Cloud computing services primer

SearchTelecom.com writer
27 Apr 2011
00:00
 
Private cloud: This option is usually designed and managed by an IT department within an enterprise or organization. This option offers internally hosted services behind a corporate firewall to specific authorized people. This "internal" or "corporate" cloud option appeals to enterprises that want to retain more control over their data than they can in a cloud service hosted by a third-party.
 
Hybrid cloud: This option combines public and private cloud options and allows customers to manage some resources in-house and some externally through a third-party cloud provider. Many enterprises choose this option to keep sensitive data under their own control for security purposes.
 
Cloud computing services lead to secondary markets
 
Cloud computing services include the following subsets, with more options expected over time:
 
· Software as a Service (SaaS): Applications are delivered over the network (usually the Internet) on a subscription and on-demand basis. Example: Software.com. This market is still in the early development stages with no clear market winners, although traditional telecom providers have less expertise to offer in this market than IT service providers.
 
· Platform as a Service (PaaS): Operating systems, software development frameworks and associated services delivered over the Internet without downloads or installation.

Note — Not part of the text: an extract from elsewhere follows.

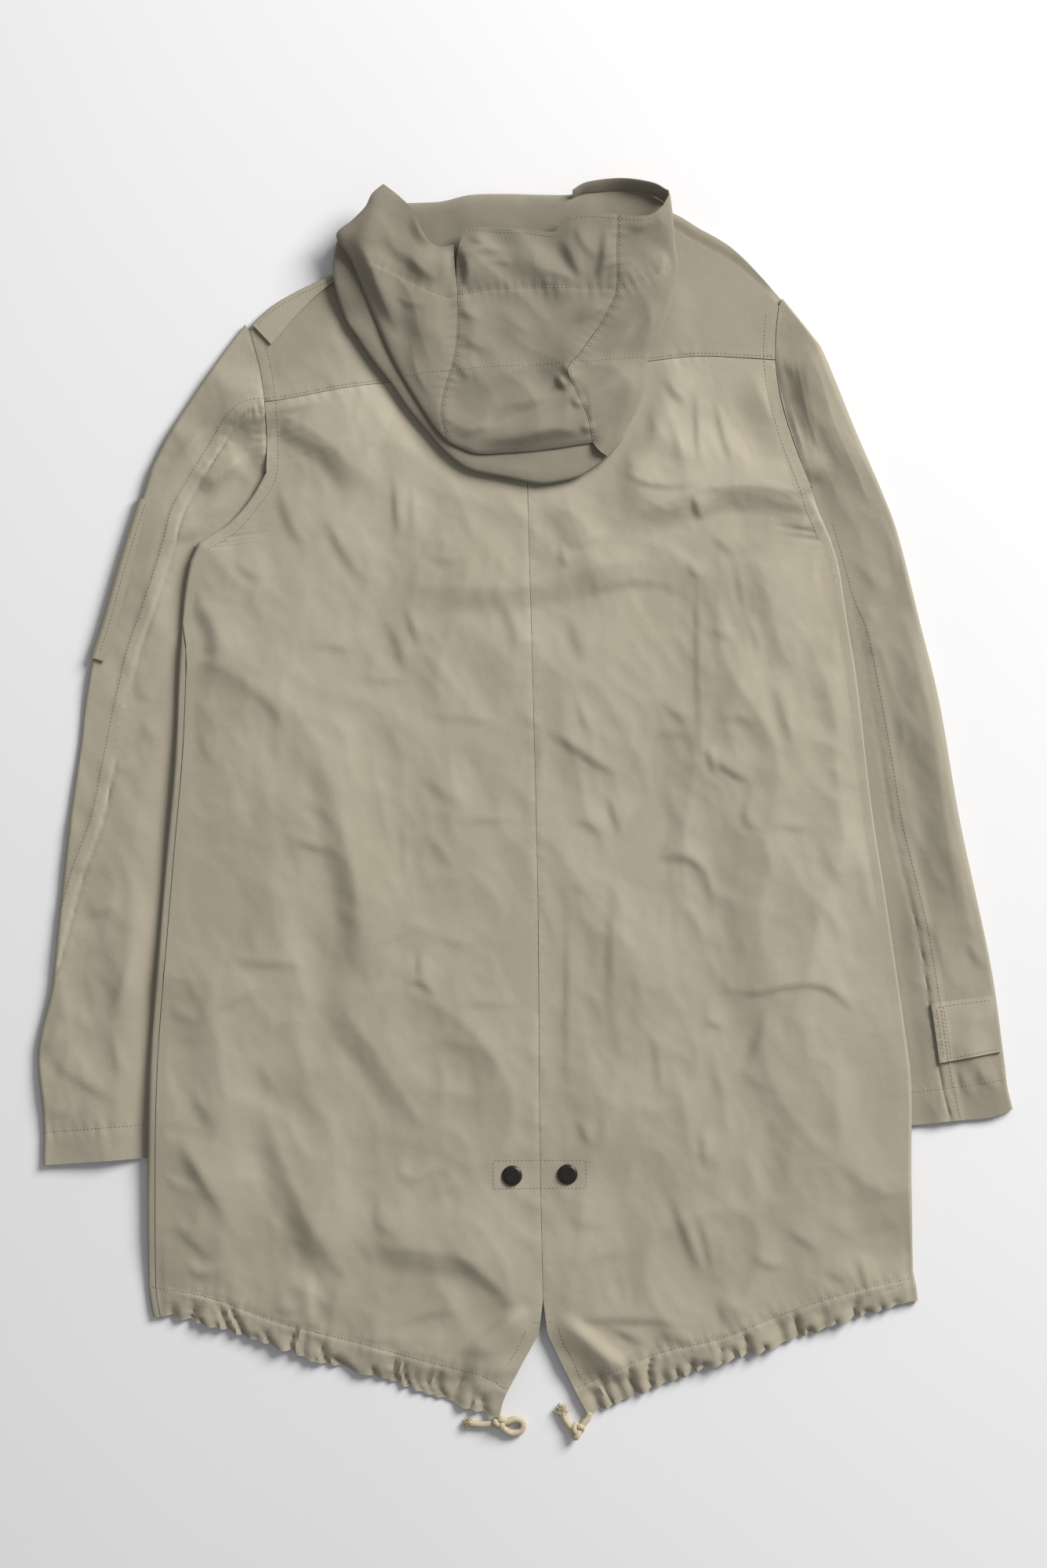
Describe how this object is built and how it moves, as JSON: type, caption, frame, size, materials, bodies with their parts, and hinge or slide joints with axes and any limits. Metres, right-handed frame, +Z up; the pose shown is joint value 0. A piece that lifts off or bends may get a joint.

PaaS also supplies hosted development and testing environments for developing APIs.
 
· Infrastructure as a Service (IaaS): Network, computing power and storage delivered to customers on a usage basis. Many telecom service providers are positioning themselves in this segment. Outside traditional telecom, Accenture formed an alliance with Cisco to enter the IaaS market. Market examples include: Verizon Business's Computing as a Service (CaaS), BT's Virtual Data Centre, AT&T Synaptic Hosting, and Amazon EC2.
 
· XaaS: A collective term that can stand for anything or Everything as a Service, including the network and storage. For example, Security as a Service is another SaaS cloud service.
 
There is a disconnect between the hype surrounding the uptake of cloud-based services and the number of enterprises actually embracing the new business model. To make enterprises comfortable enough to make the move, cloud providers must be ready to address any issue that enterprises see as negative compared with owning and managing their own hardware, software and network facilities.